President Obama opened the summit by noting that rising health care costs now threaten the foundation of our economy. Bankruptcies, caused at least in part by the costs of health care, now occur every 30 seconds in America.

The president said that by the end of this year, the American people and their representatives must figure out how to lower costs, improve quality and improve insurance coverage. He noted the four big issues, presently identified, that participants should help find agreement on: 1) modernization of the health care system and the investments needed to do it, 2) preexisting health conditions, 3) fraud and abuse within the system and 4) the creation of a fully transparent process for all people to see and understand.

“All voices must be heard and all options must be put on the table. There can be no sacred cows. Each of us must accept that none of us will get everything we want, and no proposal for reform will be perfect. But when it comes to addressing our health care challenge, we can no longer let the perfect be the enemy of the essential,” the president said.

Obama said his goal is to enact comprehensive health reform by the end of the year.

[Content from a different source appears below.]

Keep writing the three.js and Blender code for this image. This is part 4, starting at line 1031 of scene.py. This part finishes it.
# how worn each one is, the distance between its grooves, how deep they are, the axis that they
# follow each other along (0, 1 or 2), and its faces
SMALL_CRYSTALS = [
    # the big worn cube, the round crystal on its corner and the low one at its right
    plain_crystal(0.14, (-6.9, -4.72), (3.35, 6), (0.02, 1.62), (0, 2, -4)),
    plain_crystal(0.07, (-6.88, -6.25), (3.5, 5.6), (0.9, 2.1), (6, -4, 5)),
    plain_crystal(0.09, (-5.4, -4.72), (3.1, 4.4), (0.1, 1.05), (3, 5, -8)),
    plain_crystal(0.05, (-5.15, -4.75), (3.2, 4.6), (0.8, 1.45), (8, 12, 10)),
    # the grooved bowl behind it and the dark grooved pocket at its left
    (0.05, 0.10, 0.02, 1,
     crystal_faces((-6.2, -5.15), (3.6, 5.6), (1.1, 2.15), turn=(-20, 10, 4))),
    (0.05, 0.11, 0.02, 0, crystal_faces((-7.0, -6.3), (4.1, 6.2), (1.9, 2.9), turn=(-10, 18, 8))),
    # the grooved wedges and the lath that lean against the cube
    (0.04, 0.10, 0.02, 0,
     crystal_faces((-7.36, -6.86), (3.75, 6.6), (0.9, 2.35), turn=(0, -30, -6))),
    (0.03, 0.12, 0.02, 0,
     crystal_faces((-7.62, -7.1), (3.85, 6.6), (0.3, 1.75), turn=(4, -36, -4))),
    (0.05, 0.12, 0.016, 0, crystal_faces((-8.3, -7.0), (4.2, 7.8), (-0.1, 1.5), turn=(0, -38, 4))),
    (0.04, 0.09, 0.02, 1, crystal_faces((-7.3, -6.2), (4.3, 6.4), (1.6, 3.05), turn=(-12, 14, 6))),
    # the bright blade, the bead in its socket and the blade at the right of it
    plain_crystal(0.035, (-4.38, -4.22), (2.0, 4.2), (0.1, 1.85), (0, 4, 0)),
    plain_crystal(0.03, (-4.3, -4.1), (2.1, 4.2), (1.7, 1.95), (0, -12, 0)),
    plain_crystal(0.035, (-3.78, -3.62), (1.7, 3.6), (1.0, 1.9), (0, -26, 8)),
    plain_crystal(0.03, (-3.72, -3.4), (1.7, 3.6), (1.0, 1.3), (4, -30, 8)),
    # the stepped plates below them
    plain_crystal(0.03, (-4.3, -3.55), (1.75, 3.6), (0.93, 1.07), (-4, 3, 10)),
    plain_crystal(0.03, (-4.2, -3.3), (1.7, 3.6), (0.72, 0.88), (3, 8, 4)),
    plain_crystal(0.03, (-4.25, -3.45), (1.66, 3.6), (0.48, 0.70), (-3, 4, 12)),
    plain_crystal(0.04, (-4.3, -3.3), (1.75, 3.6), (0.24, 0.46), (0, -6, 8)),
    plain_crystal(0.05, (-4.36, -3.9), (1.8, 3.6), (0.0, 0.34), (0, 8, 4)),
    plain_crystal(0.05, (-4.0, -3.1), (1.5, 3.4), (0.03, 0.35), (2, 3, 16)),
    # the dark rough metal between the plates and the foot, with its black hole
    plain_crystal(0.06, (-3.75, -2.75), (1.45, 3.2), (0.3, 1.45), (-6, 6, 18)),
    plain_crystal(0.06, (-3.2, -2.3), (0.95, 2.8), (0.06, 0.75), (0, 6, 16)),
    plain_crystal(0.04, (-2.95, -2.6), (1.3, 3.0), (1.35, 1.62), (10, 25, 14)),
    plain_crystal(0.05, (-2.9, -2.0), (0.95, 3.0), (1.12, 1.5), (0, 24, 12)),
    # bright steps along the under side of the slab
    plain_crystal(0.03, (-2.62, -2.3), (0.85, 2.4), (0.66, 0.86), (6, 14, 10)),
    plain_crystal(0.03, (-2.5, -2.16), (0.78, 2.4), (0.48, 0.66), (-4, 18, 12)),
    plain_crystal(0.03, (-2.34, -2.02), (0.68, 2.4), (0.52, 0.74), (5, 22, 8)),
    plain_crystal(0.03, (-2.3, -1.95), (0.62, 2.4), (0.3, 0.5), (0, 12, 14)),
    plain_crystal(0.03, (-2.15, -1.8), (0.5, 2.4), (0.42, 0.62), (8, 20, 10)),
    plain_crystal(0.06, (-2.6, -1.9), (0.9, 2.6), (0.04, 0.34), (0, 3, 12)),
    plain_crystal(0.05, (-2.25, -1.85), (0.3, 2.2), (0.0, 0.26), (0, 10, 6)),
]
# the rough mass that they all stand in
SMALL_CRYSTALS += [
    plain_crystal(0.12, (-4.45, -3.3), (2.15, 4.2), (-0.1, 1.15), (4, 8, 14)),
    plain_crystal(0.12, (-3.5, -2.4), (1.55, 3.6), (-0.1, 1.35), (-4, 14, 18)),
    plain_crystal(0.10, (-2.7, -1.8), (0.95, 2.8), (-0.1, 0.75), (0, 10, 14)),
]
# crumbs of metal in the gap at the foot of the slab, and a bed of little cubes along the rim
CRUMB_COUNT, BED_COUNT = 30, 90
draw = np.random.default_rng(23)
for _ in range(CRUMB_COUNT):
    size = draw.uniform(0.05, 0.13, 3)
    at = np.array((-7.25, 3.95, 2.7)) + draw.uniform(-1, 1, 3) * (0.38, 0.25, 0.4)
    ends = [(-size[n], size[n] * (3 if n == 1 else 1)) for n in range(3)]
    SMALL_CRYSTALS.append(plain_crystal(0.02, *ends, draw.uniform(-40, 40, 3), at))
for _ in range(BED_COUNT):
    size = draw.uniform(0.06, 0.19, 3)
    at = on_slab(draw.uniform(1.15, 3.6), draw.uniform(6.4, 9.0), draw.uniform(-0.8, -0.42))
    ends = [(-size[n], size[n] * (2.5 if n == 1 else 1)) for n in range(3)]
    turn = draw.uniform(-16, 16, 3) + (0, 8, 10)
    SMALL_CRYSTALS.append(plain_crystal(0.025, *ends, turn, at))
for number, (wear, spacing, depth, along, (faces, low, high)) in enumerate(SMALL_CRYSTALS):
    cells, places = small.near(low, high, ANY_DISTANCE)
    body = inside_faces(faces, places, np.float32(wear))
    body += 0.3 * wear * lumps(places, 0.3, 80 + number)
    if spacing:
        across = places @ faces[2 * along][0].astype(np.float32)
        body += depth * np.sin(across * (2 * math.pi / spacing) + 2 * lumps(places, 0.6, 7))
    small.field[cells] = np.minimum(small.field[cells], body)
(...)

A brief summary of the Forum includes the following:

1. The consensus today is that we must accomplish health care reform this year in spite of the political obstacles we face.
2. Insurers have agreed that changes are needed and that they will work with us.
3. AMA and business are at the table.
4. Citizens and members present want more coverage at a better cost.
5. Some want to preserve the role of employers and their workforce wellness efforts.
6. The health care system must be simplified.
7. Investments at the front end are needed as we align our incentives and push for quality.
8. What public option is needed today and how do we address the choice issues?
9. Medical malpractice and preexisting conditions must be addressed.

As I look back on the forum, my thoughts center on several big and smaller issues and two words: protection and empowerment. Explore those words in your mind and then give some thought to the following issues.

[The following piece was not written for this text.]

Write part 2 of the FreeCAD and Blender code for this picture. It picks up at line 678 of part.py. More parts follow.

First, we really are in a revolutionary time where we seem to have some consensus points to build on for health care reform. The revolution that I see is the shift from an assembly line industrial-age model to a knowledge-age model that emphasizes connections and coordination. How to make the transition seems to be the sticking point.

Second, the discussions centered on health care, but that really meant providing health insurance for medical care. We must find a way to integrate the prevention and care models that we know work. We are being asked to find a way to cover all of us.

Third, the discussions lacked any real ideas about how to involve citizens in this reform discussion. How do you get at cost and care issues without citizen involvement in this process?

Fourth, how will an employer-based health insurance model remain viable in a globalized world that is competing like never before on price? And how will we get an integrated care model put inside our insurance structures?

Fifth, how do we get all voices, especially those from isolated rural areas of our nation, involved in this discussion?

I invite all members of the RWJF Community Health Leaders and their stakeholders to think about how to give voice to the needs of our people and their communities.